Reach for the Gaussian when you want a quick, general smoothing or a pre-blur ahead of edge detection. Reach for the median when the damage is impulsive, the lone white and black specks of a glitchy sensor. Reach for the bilateral when edges matter most and you can spare the cycles. Most real pipelines use more than one in sequence.

Key takeaways

Noise is intrinsic, not accidental. Shot noise, sensor heat, and compression all inject random variation; it is the unavoidable cost of measuring light, and it rides in with every frame.
All smoothing is a trade-off between killing noise and preserving detail. Average over a wider neighborhood and more grain cancels, but more genuine edges blur too.
The Gaussian is the smooth default, weighting neighbors by a bell curve. It is separable (hence fast) and ring-free, but blind to edges.
The median filter is non-linear and outlier-proof, the right tool for salt-and-pepper noise, and it keeps edges crisp because it sorts rather than averages.
The bilateral filter weights by space and color together, so it smooths flat regions while refusing to blur across boundaries, at the cost of speed.

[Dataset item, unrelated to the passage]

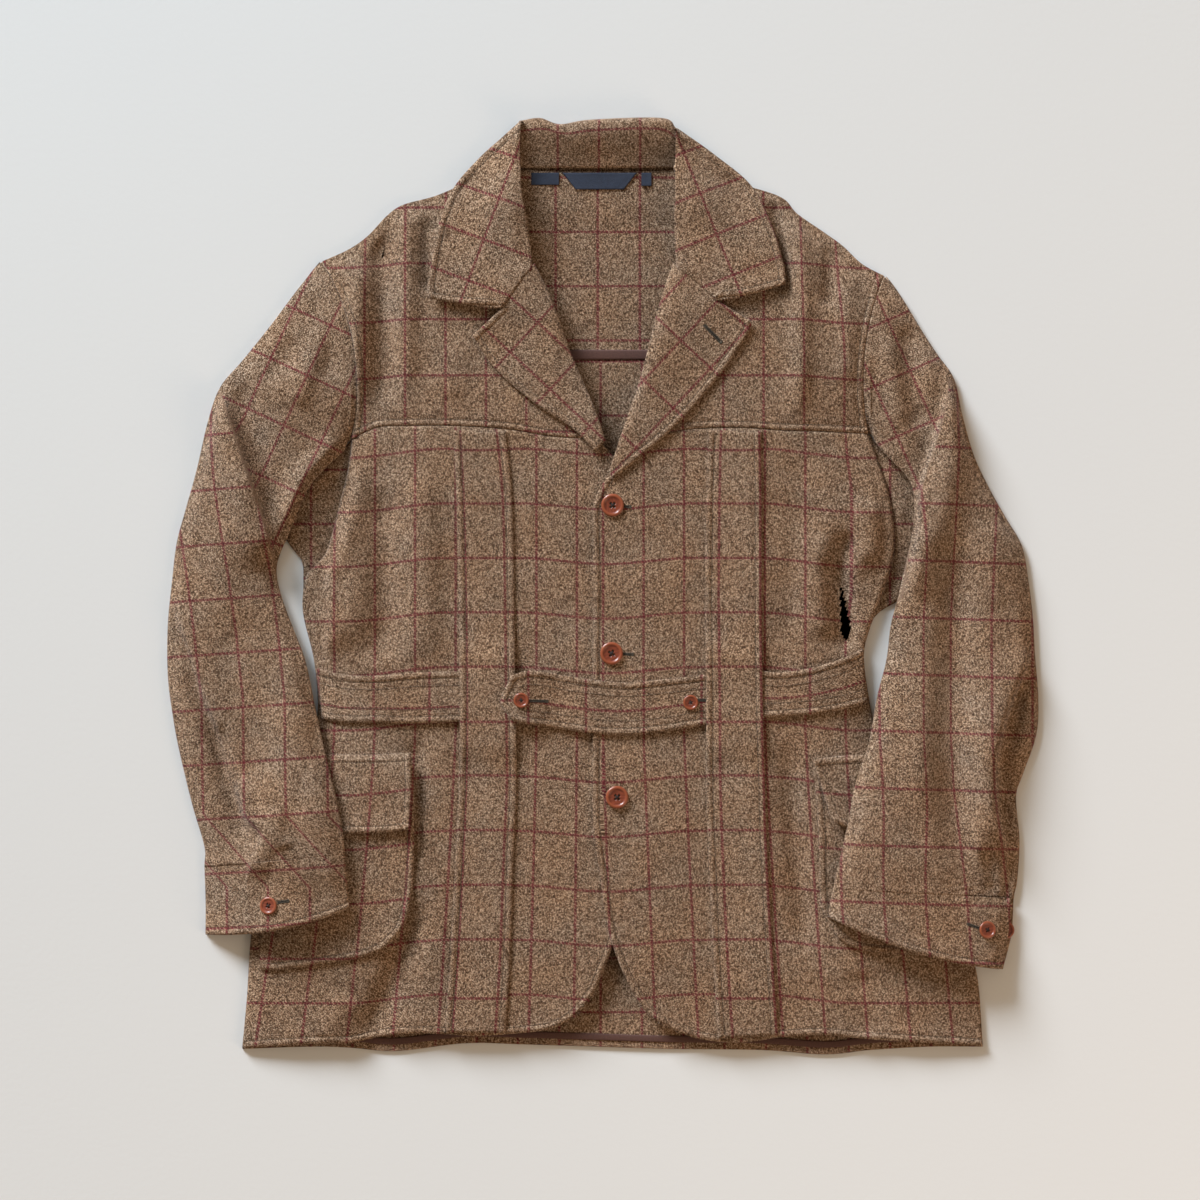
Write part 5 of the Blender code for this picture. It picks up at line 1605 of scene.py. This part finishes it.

The grain you saw crawling on that dim wall was never a flaw in the world. It was the camera being honest about how little light it had to work with. Every filter in this chapter is a different way of listening past that honesty to the scene underneath: the Gaussian by gentle consensus, the median by ignoring the loudmouths, the bilateral by knowing which neighbors to trust.

Two centuries ago Gauss drew his curve to make sense of errors in the night sky. We still use it to make sense of errors in the light, turning the camera's uncertainty back into a picture.